What to work on:
Repeat everything in the material exactly.

Data provided:
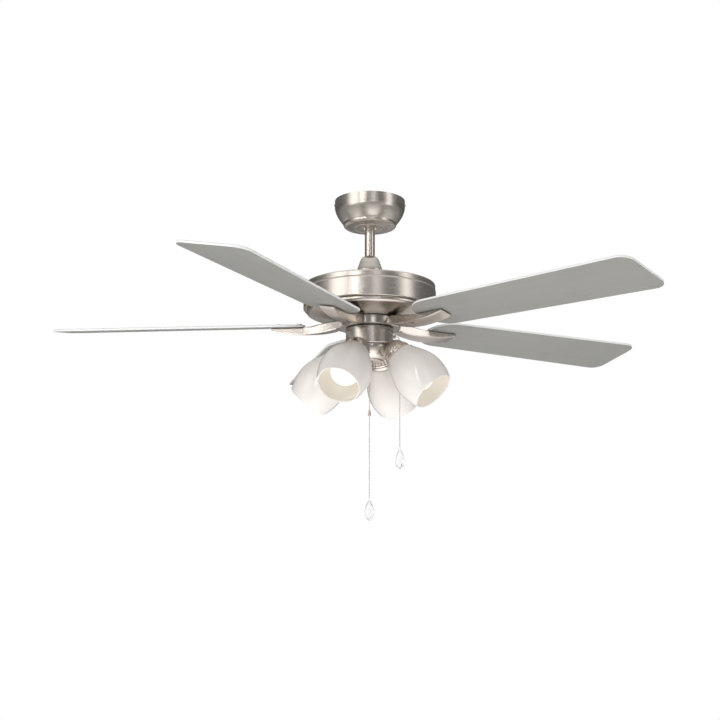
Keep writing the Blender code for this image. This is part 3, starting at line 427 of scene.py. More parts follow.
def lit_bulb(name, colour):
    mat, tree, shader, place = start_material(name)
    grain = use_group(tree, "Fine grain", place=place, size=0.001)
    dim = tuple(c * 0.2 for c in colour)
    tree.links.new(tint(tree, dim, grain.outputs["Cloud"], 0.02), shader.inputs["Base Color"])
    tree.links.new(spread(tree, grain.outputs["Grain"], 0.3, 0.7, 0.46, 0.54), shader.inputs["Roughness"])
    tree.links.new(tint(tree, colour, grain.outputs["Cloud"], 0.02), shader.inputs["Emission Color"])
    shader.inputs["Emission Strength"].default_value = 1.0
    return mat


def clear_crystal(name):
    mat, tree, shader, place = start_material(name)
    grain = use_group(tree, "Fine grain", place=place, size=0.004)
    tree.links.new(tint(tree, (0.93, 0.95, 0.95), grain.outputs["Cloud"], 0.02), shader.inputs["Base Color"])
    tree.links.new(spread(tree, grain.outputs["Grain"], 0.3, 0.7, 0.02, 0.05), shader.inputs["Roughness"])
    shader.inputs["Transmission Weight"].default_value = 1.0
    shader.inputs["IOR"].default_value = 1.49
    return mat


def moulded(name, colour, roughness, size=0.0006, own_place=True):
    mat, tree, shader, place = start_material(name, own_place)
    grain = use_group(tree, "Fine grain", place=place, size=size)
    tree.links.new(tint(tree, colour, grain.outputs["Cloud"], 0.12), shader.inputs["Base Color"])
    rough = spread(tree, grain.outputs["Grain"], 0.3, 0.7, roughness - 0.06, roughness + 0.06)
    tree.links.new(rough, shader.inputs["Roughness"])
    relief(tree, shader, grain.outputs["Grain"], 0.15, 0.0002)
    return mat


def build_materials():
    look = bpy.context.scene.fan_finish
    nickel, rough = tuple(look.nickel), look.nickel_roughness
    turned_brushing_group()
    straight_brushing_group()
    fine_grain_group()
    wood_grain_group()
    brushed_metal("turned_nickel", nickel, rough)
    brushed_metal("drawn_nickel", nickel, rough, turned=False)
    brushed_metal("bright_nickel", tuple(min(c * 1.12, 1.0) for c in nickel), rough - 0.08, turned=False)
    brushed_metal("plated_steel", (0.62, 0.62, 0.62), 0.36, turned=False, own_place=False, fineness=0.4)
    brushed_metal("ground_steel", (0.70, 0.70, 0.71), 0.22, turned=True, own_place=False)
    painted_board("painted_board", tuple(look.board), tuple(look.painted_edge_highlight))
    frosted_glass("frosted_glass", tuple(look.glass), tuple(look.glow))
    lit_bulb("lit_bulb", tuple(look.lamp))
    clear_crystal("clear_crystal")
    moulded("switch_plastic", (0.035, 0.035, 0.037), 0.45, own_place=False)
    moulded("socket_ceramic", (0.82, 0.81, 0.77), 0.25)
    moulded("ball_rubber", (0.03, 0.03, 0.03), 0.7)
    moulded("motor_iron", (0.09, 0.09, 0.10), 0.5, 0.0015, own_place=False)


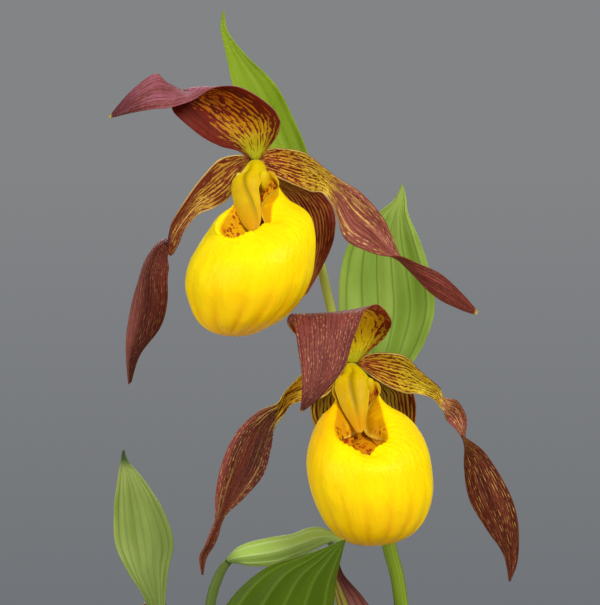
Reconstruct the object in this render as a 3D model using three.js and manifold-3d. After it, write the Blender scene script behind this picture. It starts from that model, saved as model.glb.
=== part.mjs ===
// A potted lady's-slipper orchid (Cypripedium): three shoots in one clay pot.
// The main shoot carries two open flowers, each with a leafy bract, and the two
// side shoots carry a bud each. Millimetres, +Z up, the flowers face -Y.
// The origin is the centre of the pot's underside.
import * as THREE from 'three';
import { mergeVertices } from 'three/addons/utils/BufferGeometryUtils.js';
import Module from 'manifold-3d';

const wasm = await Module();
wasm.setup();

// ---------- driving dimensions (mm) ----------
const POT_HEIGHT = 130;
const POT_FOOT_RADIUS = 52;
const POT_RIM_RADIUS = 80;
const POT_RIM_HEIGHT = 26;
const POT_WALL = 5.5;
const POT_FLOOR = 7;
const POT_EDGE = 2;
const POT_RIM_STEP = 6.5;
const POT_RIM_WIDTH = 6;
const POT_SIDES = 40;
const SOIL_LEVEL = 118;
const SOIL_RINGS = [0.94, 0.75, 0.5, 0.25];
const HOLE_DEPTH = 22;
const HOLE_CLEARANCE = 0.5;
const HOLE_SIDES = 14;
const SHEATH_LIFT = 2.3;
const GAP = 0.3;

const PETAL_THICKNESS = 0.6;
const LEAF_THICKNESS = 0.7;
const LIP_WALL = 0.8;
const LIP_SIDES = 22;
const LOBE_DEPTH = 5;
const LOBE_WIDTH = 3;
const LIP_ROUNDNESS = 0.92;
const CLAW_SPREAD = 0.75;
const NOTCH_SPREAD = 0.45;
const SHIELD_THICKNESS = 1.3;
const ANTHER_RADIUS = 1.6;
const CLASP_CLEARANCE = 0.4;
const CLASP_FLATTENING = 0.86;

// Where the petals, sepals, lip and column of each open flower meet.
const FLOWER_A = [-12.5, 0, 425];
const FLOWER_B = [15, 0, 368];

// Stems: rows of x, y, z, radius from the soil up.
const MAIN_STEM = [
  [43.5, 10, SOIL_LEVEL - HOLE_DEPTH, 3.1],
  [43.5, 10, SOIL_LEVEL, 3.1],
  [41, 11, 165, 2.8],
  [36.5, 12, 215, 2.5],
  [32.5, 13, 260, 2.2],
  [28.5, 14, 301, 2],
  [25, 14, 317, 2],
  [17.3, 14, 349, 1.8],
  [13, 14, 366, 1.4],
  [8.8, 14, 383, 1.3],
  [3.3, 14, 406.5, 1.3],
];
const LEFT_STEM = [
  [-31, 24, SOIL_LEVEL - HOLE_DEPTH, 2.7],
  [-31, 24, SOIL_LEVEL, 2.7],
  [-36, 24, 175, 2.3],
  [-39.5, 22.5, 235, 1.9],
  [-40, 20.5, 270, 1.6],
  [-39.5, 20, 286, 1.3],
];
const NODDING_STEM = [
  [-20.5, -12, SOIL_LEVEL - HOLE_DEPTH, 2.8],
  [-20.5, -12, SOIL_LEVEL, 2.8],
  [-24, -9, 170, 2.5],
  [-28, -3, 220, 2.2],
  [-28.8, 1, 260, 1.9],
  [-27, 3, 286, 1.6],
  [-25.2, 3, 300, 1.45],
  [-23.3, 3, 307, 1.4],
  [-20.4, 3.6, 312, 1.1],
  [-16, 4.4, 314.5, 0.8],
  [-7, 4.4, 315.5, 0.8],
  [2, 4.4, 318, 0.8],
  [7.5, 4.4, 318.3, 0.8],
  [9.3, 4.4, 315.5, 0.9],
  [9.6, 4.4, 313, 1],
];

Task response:
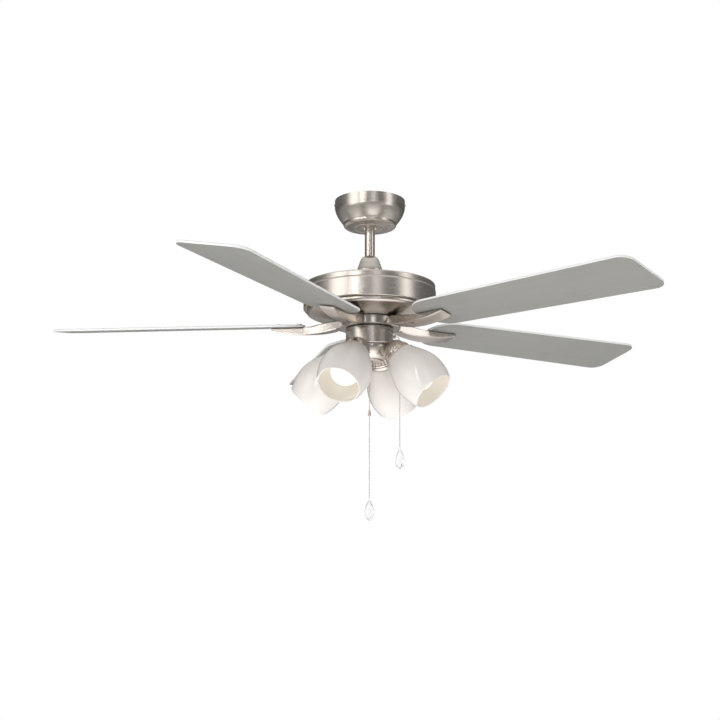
Keep writing the Blender code for this image. This is part 3, starting at line 427 of scene.py. More parts follow.
def lit_bulb(name, colour):
    mat, tree, shader, place = start_material(name)
    grain = use_group(tree, "Fine grain", place=place, size=0.001)
    dim = tuple(c * 0.2 for c in colour)
    tree.links.new(tint(tree, dim, grain.outputs["Cloud"], 0.02), shader.inputs["Base Color"])
    tree.links.new(spread(tree, grain.outputs["Grain"], 0.3, 0.7, 0.46, 0.54), shader.inputs["Roughness"])
    tree.links.new(tint(tree, colour, grain.outputs["Cloud"], 0.02), shader.inputs["Emission Color"])
    shader.inputs["Emission Strength"].default_value = 1.0
    return mat


def clear_crystal(name):
    mat, tree, shader, place = start_material(name)
    grain = use_group(tree, "Fine grain", place=place, size=0.004)
    tree.links.new(tint(tree, (0.93, 0.95, 0.95), grain.outputs["Cloud"], 0.02), shader.inputs["Base Color"])
    tree.links.new(spread(tree, grain.outputs["Grain"], 0.3, 0.7, 0.02, 0.05), shader.inputs["Roughness"])
    shader.inputs["Transmission Weight"].default_value = 1.0
    shader.inputs["IOR"].default_value = 1.49
    return mat


def moulded(name, colour, roughness, size=0.0006, own_place=True):
    mat, tree, shader, place = start_material(name, own_place)
    grain = use_group(tree, "Fine grain", place=place, size=size)
    tree.links.new(tint(tree, colour, grain.outputs["Cloud"], 0.12), shader.inputs["Base Color"])
    rough = spread(tree, grain.outputs["Grain"], 0.3, 0.7, roughness - 0.06, roughness + 0.06)
    tree.links.new(rough, shader.inputs["Roughness"])
    relief(tree, shader, grain.outputs["Grain"], 0.15, 0.0002)
    return mat


def build_materials():
    look = bpy.context.scene.fan_finish
    nickel, rough = tuple(look.nickel), look.nickel_roughness
    turned_brushing_group()
    straight_brushing_group()
    fine_grain_group()
    wood_grain_group()
    brushed_metal("turned_nickel", nickel, rough)
    brushed_metal("drawn_nickel", nickel, rough, turned=False)
    brushed_metal("bright_nickel", tuple(min(c * 1.12, 1.0) for c in nickel), rough - 0.08, turned=False)
    brushed_metal("plated_steel", (0.62, 0.62, 0.62), 0.36, turned=False, own_place=False, fineness=0.4)
    brushed_metal("ground_steel", (0.70, 0.70, 0.71), 0.22, turned=True, own_place=False)
    painted_board("painted_board", tuple(look.board), tuple(look.painted_edge_highlight))
    frosted_glass("frosted_glass", tuple(look.glass), tuple(look.glow))
    lit_bulb("lit_bulb", tuple(look.lamp))
    clear_crystal("clear_crystal")
    moulded("switch_plastic", (0.035, 0.035, 0.037), 0.45, own_place=False)
    moulded("socket_ceramic", (0.82, 0.81, 0.77), 0.25)
    moulded("ball_rubber", (0.03, 0.03, 0.03), 0.7)
    moulded("motor_iron", (0.09, 0.09, 0.10), 0.5, 0.0015, own_place=False)


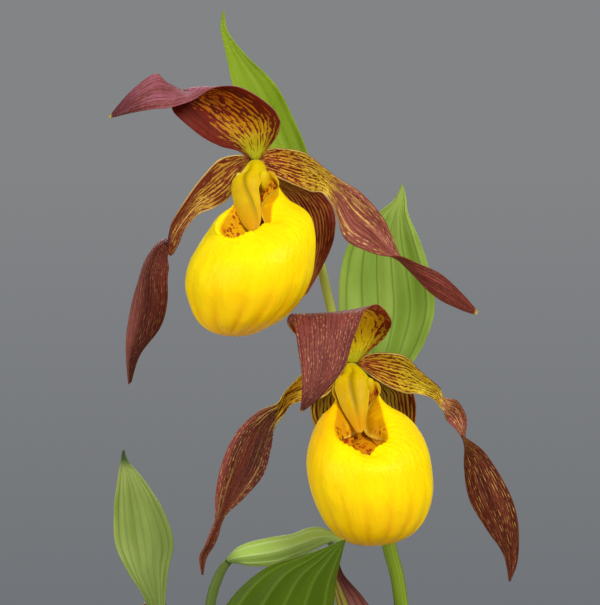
Reconstruct the object in this render as a 3D model using three.js and manifold-3d. After it, write the Blender scene script behind this picture. It starts from that model, saved as model.glb.
=== part.mjs ===
// A potted lady's-slipper orchid (Cypripedium): three shoots in one clay pot.
// The main shoot carries two open flowers, each with a leafy bract, and the two
// side shoots carry a bud each. Millimetres, +Z up, the flowers face -Y.
// The origin is the centre of the pot's underside.
import * as THREE from 'three';
import { mergeVertices } from 'three/addons/utils/BufferGeometryUtils.js';
import Module from 'manifold-3d';

const wasm = await Module();
wasm.setup();

// ---------- driving dimensions (mm) ----------
const POT_HEIGHT = 130;
const POT_FOOT_RADIUS = 52;
const POT_RIM_RADIUS = 80;
const POT_RIM_HEIGHT = 26;
const POT_WALL = 5.5;
const POT_FLOOR = 7;
const POT_EDGE = 2;
const POT_RIM_STEP = 6.5;
const POT_RIM_WIDTH = 6;
const POT_SIDES = 40;
const SOIL_LEVEL = 118;
const SOIL_RINGS = [0.94, 0.75, 0.5, 0.25];
const HOLE_DEPTH = 22;
const HOLE_CLEARANCE = 0.5;
const HOLE_SIDES = 14;
const SHEATH_LIFT = 2.3;
const GAP = 0.3;

const PETAL_THICKNESS = 0.6;
const LEAF_THICKNESS = 0.7;
const LIP_WALL = 0.8;
const LIP_SIDES = 22;
const LOBE_DEPTH = 5;
const LOBE_WIDTH = 3;
const LIP_ROUNDNESS = 0.92;
const CLAW_SPREAD = 0.75;
const NOTCH_SPREAD = 0.45;
const SHIELD_THICKNESS = 1.3;
const ANTHER_RADIUS = 1.6;
const CLASP_CLEARANCE = 0.4;
const CLASP_FLATTENING = 0.86;

// Where the petals, sepals, lip and column of each open flower meet.
const FLOWER_A = [-12.5, 0, 425];
const FLOWER_B = [15, 0, 368];

// Stems: rows of x, y, z, radius from the soil up.
const MAIN_STEM = [
  [43.5, 10, SOIL_LEVEL - HOLE_DEPTH, 3.1],
  [43.5, 10, SOIL_LEVEL, 3.1],
  [41, 11, 165, 2.8],
  [36.5, 12, 215, 2.5],
  [32.5, 13, 260, 2.2],
  [28.5, 14, 301, 2],
  [25, 14, 317, 2],
  [17.3, 14, 349, 1.8],
  [13, 14, 366, 1.4],
  [8.8, 14, 383, 1.3],
  [3.3, 14, 406.5, 1.3],
];
const LEFT_STEM = [
  [-31, 24, SOIL_LEVEL - HOLE_DEPTH, 2.7],
  [-31, 24, SOIL_LEVEL, 2.7],
  [-36, 24, 175, 2.3],
  [-39.5, 22.5, 235, 1.9],
  [-40, 20.5, 270, 1.6],
  [-39.5, 20, 286, 1.3],
];
const NODDING_STEM = [
  [-20.5, -12, SOIL_LEVEL - HOLE_DEPTH, 2.8],
  [-20.5, -12, SOIL_LEVEL, 2.8],
  [-24, -9, 170, 2.5],
  [-28, -3, 220, 2.2],
  [-28.8, 1, 260, 1.9],
  [-27, 3, 286, 1.6],
  [-25.2, 3, 300, 1.45],
  [-23.3, 3, 307, 1.4],
  [-20.4, 3.6, 312, 1.1],
  [-16, 4.4, 314.5, 0.8],
  [-7, 4.4, 315.5, 0.8],
  [2, 4.4, 318, 0.8],
  [7.5, 4.4, 318.3, 0.8],
  [9.3, 4.4, 315.5, 0.9],
  [9.6, 4.4, 313, 1],
];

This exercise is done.